Justiça para o martírio do Irmão Vicente Cañas
Cristiane Murray - Cuiabá
Ronaldo Osmar, ex-delegado da Polícia Civil de Juína, acusado de agenciar a morte de Vicente Canãs em abril de 1987 foi condenado pelo Tribunal do Júri a 14 anos e 3 meses de reclusão em regime inicial fechado.
Não é coincidência que um homem magro, barbudo, tenha sido martirizado pela demarcação das terras indígenas. A história se repete há mais de dois mil anos”. Vicente Canãs, missionário espanhol que se fez Enawenê Nawê, estava nu quando foi covardemente assassinado. Nu vai além da condição de unicamente despido. No sentido figurativo da afirmação, encontrava-se sem nenhuma proteção. Vitimado por uma emboscada arquitetada pela ganância. A morte de Jesus foi confirmada com uma perfuração no abdômen pela lança de um soldado romano.
“É uma causa da sociedade, de justiça e memória”, sustentou Ricardo Pael, procurador do Ministério Público Federal. “A importância desse julgamento vai além do Brasil e do Mato Grosso. Esse júri faz memória da história de colonização do Brasil, que foi violenta.
A polícia do local do assassinato, responsável pela investigação, omitiu sua função. Desconsiderou a história de violência e a realidade. Nenhum fazendeiro foi inquerido na época”.
Terras indígenas eram cobiçadas
As terras dos Enawenê Nawê eram desejadas por fazendeiros e madeireiros e viam em Vicente uma ameaça, uma força aos indígenas que pediam para demarcação. Contudo, mesmo sabendo disso, nenhum fazendeiro foi investigado”, afirmou Pael, procurador federal.
“O réu intermediou os interesses dos fazendeiros. Agiu para eliminar o empecilho dos interesses fazendeiros. Além de arregimentar o grupo que assassinou, orientou como proceder”, continuou o procurador. “Se utilizavam da força da polícia para cometer crimes”. Eram recorrentes as conversas que rondavam na região de Juína sobre o pedido de extradição do Vicente por parte de fazendeiros e madeireiros.
Cañas cumpriu o chamado profético de denunciar as injustiças, a morosidade nas demarcações, a invasão de terras indígenas. Pôs em evidência os gemidos da periferia e por isso é mártir da demarcação dos Enawenê Nawê. As galileias modernas são outras, contudo, consistem as vítimas que ousam as denunciar.
Pe. Paulo Suess
Para o teólogo Pe. Paulo Suess, "a morte de Vicente não pode ser revertida, mas 'matar é um crime'. Ouça:
“A justiça tarda, mas é preciso que seja feita. O julgamento demonstra que não tudo é possível. Que os índios, mesmo tarde, tem ao menos proteção no Ministério Público federal ou regional.

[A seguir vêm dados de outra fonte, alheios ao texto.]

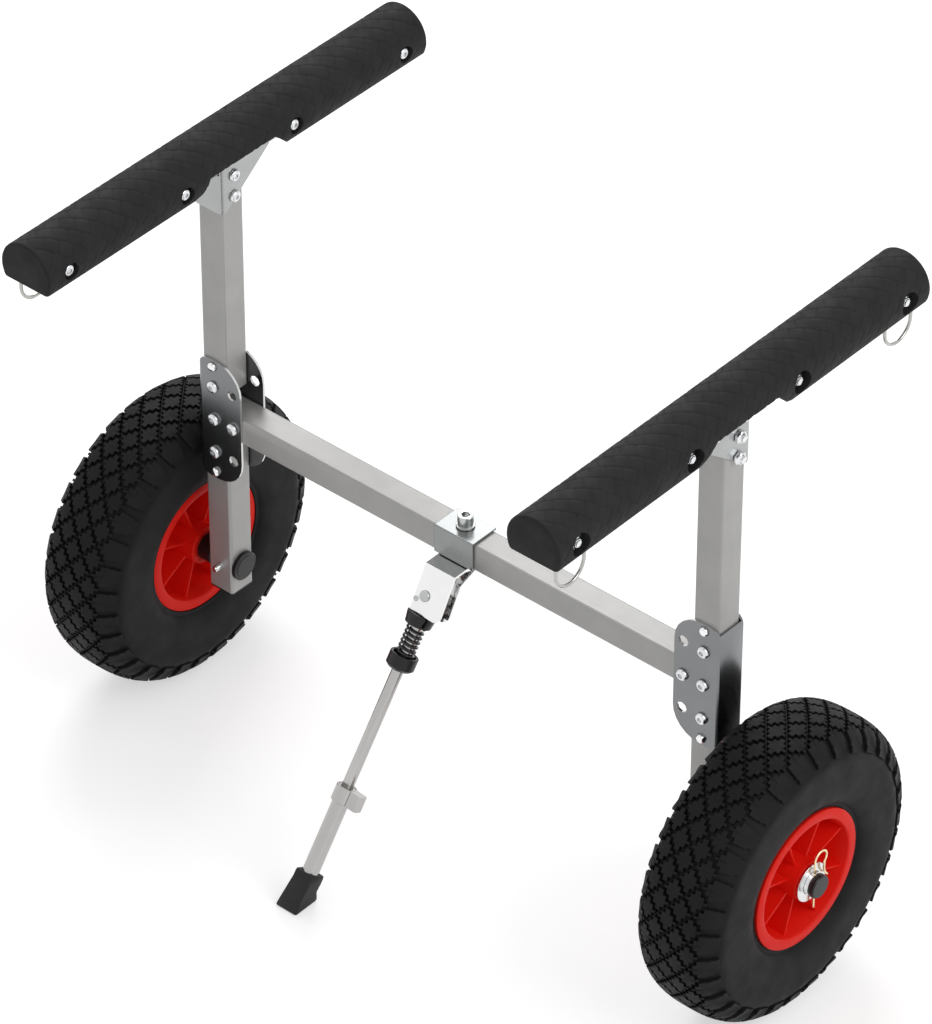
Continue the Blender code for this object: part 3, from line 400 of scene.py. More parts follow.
def refined(node, finish, body, width=0.4 * MM, segments=2, angle=30):
    """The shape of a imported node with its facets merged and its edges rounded."""
    same_place = 2e-6
    bm = bmesh.new()
    bm.from_mesh(frame["nodes"][node].data)
    bmesh.ops.remove_doubles(bm, verts=bm.verts, dist=same_place)
    bmesh.ops.dissolve_limit(bm, angle_limit=math.radians(1), verts=bm.verts, edges=bm.edges)
    mesh = bpy.data.meshes.new(node + "_body")
    bm.to_mesh(mesh)
    bm.free()
    obj = piece(node + "_body", mesh, finish, body, None, [node])
    bevel = obj.modifiers.new("edges", "BEVEL")
    bevel.width = width
    bevel.segments = segments
    bevel.limit_method = "ANGLE"
    bevel.angle_limit = math.radians(angle)
    bevel.harden_normals = True
    return obj


def paint_edge_highlights(obj, finish):
    """Gives the narrow cut faces of a bracket's two flanges a second, brighter finish: partly bare
    cut metal, partly a painted highlight along the edges.
    """
    largest = 220 * MM * MM
    obj.data.materials.append(finish)
    for face in obj.data.polygons:
        in_flange = abs(face.center.y) > HALF_TUBE
        is_edge = abs(face.normal.y) < 0.3 and face.area < largest
        if in_flange and is_edge:
            face.material_index = 1


# Fasteners, made about Z with the seat at z = 0 and the top up
BOLT_HEAD = (5.3 * MM, 3.2 * MM)  # radius and height, as in the next two
RAIL_BOLT_HEAD = (5 * MM, 2 * MM)
PAD_BOLT_HEAD = (5.4 * MM, 3.4 * MM)
SOCKET_R = 2 * MM
NUT_R, NUT_H = 4.9 * MM, 4.2 * MM


def button_head(radius, height):
    """A domed head with a hexagon socket."""
    rings = [(radius * 0.96, 0), (radius, height * 0.12), (radius, height * 0.24)]
    for share in (0.35, 0.6, 0.8, 0.93):
        rise = 0.24 + 0.76 * math.sin(share * 1.69)
        rings.append((radius * math.cos(share * 1.15), height * rise))
    rings += [(SOCKET_R * 1.22, height), (SOCKET_R, height, "hex")]
    rings.append((SOCKET_R * 0.98, height * 0.35, "hex"))
    return stack(rings)


def hex_nut():
    """A nut with a collar on top, and the bolt's end standing out of it."""
    collar = NUT_H + 0.9 * MM
    rings = [(NUT_R * 0.94, 0), (NUT_R, 0.5 * MM, "hex"), (NUT_R, NUT_H - 0.9 * MM, "hex")]
    rings += [(NUT_R * 0.99, NUT_H - 0.5 * MM), (NUT_R * 0.8, NUT_H), (NUT_R * 0.72, collar)]
    rings += [(BOLT_R + 0.1 * MM, collar), (BOLT_R, NUT_H + 0.8 * MM)]
    rings += [(BOLT_R, NUT_H + 2.0 * MM), (BOLT_R * 0.75, NUT_H + 2.5 * MM)]
    return stack(rings)


def washer(radius, thick, bore):
    edge = 0.2 * MM
    rings = [(bore, 0), (radius - edge, 0), (radius, edge), (radius, thick - edge)]
    rings += [(radius - edge, thick), (bore, thick)]
    return stack(rings, 28, closed=True)


def standing(at, direction):
    """Stands a fastener's Z along a direction at a point."""
    turn = Vector(direction).to_track_quat("Z", "Y").to_matrix().to_4x4()
    return Matrix.Translation(at) @ turn


def through_bolt(centre, direction, near, far, head=BOLT_HEAD):
    """Head, shank and nut along a direction, the head's seat near and the nut's far from a centre."""
    direction = Vector(direction).normalized()
    at_head = Vector(centre) + direction * near
    at_nut = Vector(centre) - direction * far
    shank = stack([(BOLT_R, -(near + far)), (BOLT_R, 0.2 * MM)], 20)
    return merged(
        moved(button_head(*head), standing(at_head, direction)),
        moved(shank, standing(at_head, direction)),
        moved(hex_nut(), standing(at_nut, -direction)),
    )


# Tyre. Places on it are an angle round the wheel and V, the arc length from the crown.
TYRE_HALF_W = 39.4 * MM
SHOULDER = 0.68  # how square the section is from crown to shoulder, where 1 is an ellipse
BEAD_SHOULDER = 0.42  # and from there to the bead
BEAD_OUT = 33 * MM
TREAD_DEPTH = 3.2 * MM
TREAD_COUNT = 32
TREAD_ROWS = 2  # rows of blocks to each side of the middle one
CELL = 10.4 * MM  # from one row to the next
TREAD_END, SIDE_START = 45 * MM, 52 * MM  # V where the full depth ends and the sidewall begins
SIDE_SINK = 0.35 * MM  # how deep the sidewall lies
SIDE_LINE_V, SIDE_LINE_W, SIDE_LINE_H = 93 * MM, 1.6 * MM, 0.5 * MM  # a raised line on it
BLOCK_ROOT = 0.6 * MM  # how far a block's foot goes into the carcass
CHAMFER = 0.5 * MM


def tyre_curve():
    """The tyre's outer section from the crown to the bead: arc length, offset, radius, normal."""
    turn = np.linspace(0, math.pi, 721)
    power = np.where(turn < math.pi / 2, SHOULDER, BEAD_SHOULDER)
    half_h = (TYRE_R - BEAD_R) / 2
    offset = TYRE_HALF_W * np.abs(np.sin(turn)) ** power
    radius = (TYRE_R + BEAD_R) / 2 + half_h * np.sign(np.cos(turn)) * np.abs(np.cos(turn)) ** power
    bead = (turn > math.pi / 2) & (radius > BEAD_R + 0.9 * MM)
    offset = np.where(bead, np.maximum(offset, BEAD_OUT), offset)
    step = np.hypot(np.diff(offset), np.diff(radius))
    length = np.concatenate([[0], np.cumsum(step)])
    tangent = np.stack([np.gradient(offset, length), np.gradient(radius, length)], 1)
    tangent /= np.linalg.norm(tangent, axis=1)[:, None]
    return length, offset, radius, -tangent[:, 1], tangent[:, 0]


LENGTH, OFFSET, RADIUS, NORMAL_OUT, NORMAL_UP = tyre_curve()


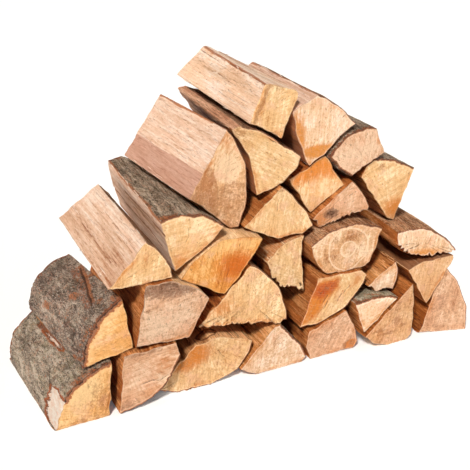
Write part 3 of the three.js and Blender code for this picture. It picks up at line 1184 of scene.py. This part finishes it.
    def crack_distance(
        self, place: np.ndarray, points: np.ndarray, rings: np.ndarray, front: bool
    ) -> np.ndarray:
        """How far points of an end are from its cracks, in millimetres.

        The front end has the cracks drawn for it. Both ends have a few more that run out from the pith.

        Args:
            place: the points from the pith.
            points: the points themselves.
            rings: the solid's rings of corners.
            front: whether it is the front end.

        Returns:
            One distance for each point.
        """
        flat = points[..., [0, 2]]
        low, high = self.end_box(rings, front)
        bent = np.stack([NOISE.at(place, 9, 9, 3.0 + axis) for axis in range(2)], axis=-1)
        flat = flat + 2.2 * bent
        best = np.full(flat.shape[:-1], FAR)
        for crack in self.cracks if front else ():
            best = np.minimum(best, distance_to_line(flat, low + (high - low) * np.array(crack.points)))
        random = np.random.default_rng(self.seed * 2 + front)
        away = place[..., [0, 2]].reshape(-1, 2)
        angles = np.arctan2(away[:, 1], away[:, 0])
        reach = np.linalg.norm(away, axis=1)
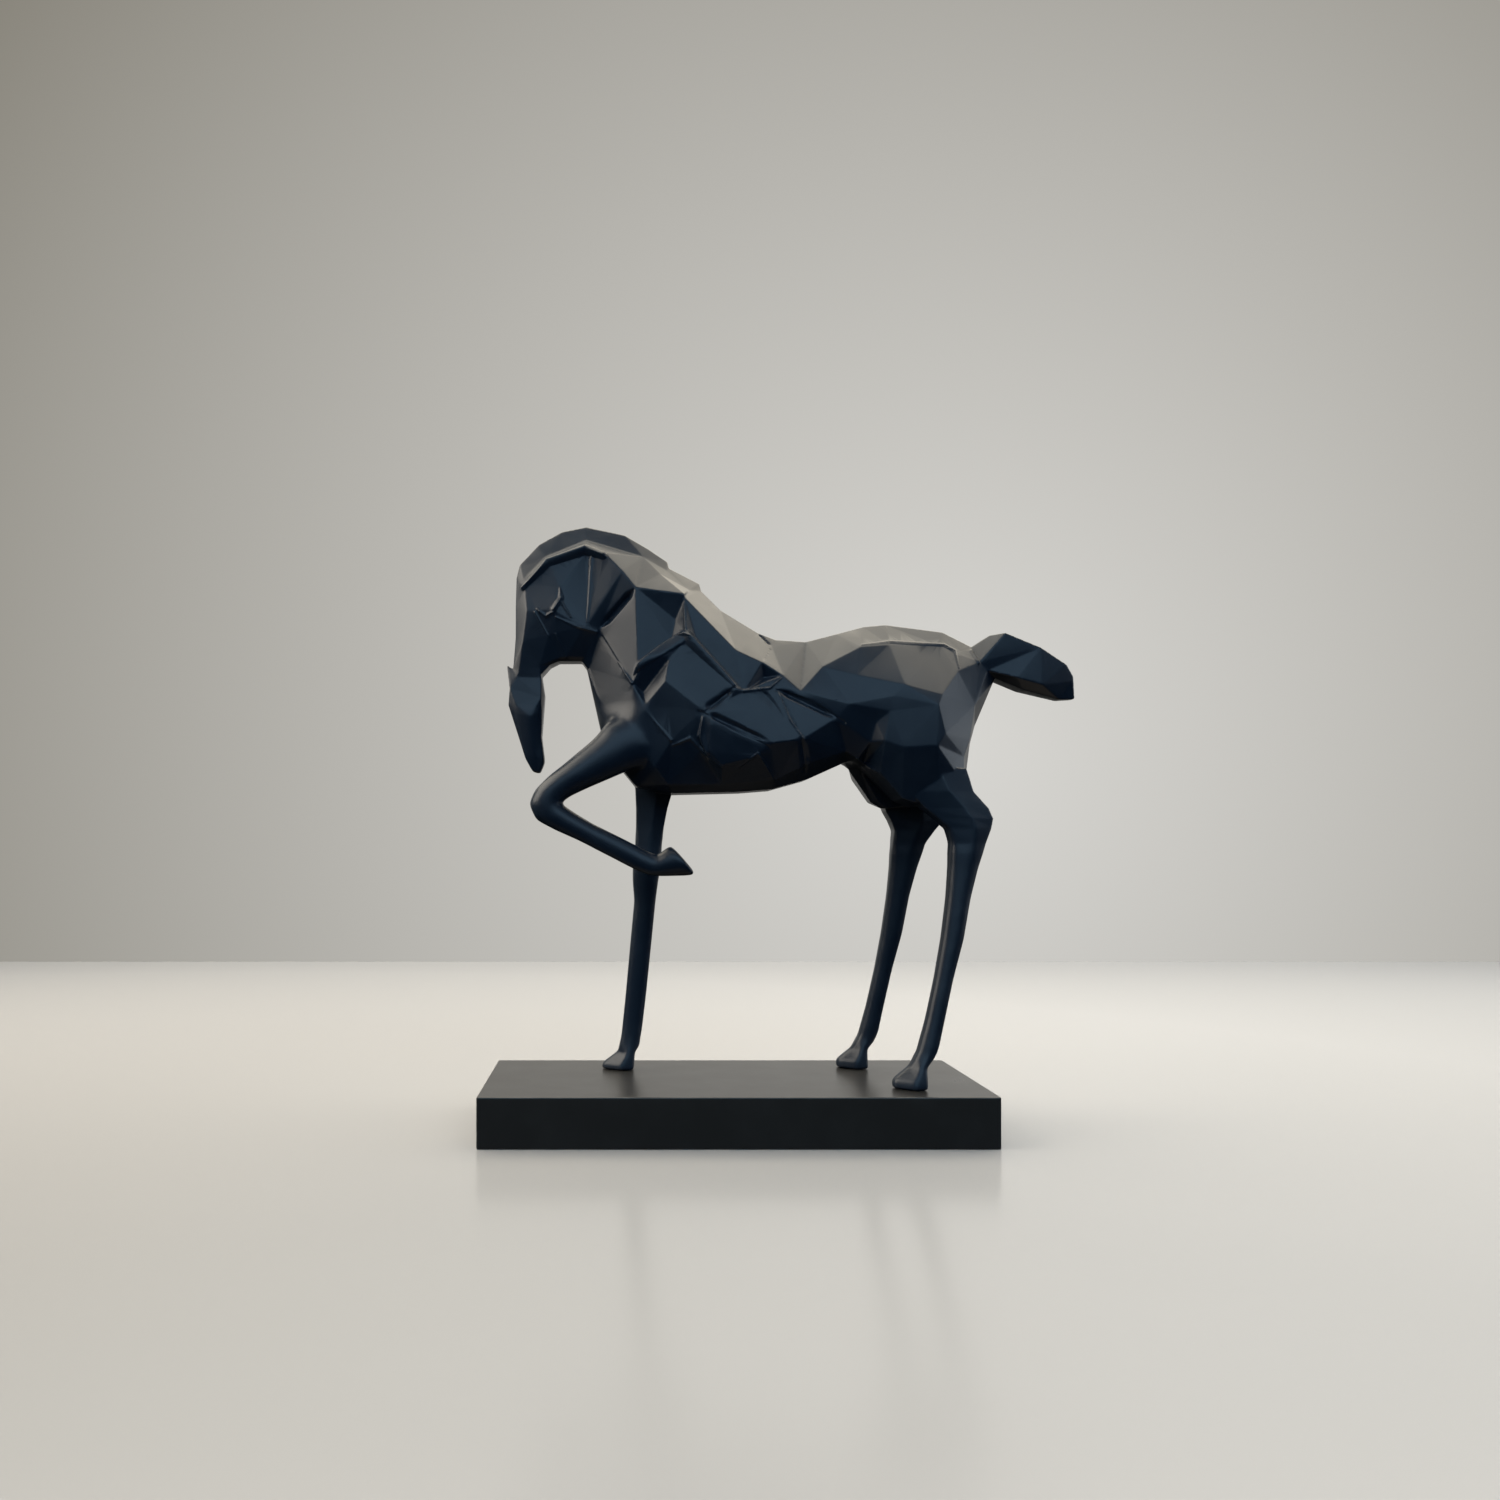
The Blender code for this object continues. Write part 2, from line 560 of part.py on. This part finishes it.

O CIMI também foi atrás, com a sua advogada, não para reverter esta morte, mas para dizer que nós somos a favor da vida, também dos missionários, dos índios, das lideranças que foram assassinados... tantos, nestes anos, e que o assassinato é crime – que seja dito isso – e que o assassinato do Vicente Canãs foi um crime”, isto é importante.
O Conselho Indigenista Missionário, CIMI, emitiu uma nota de esperança:
"Num contexto caracterizado pelo crescimento exponencial das ameaças aos direitos e à vida de lideranças indígenas e agentes indigenistas, a condenação em questão serve como uma luz a mostrar que o caminho da impunidade pode ter um limite. Consideramos que a decisão do júri popular realizado na Justiça Federal de Cuiabá (MT) servirá como forte instrumento político inibidor de novos casos de assassinatos de defensores de direitos humanos naquele estado e nas demais regiões do Brasil".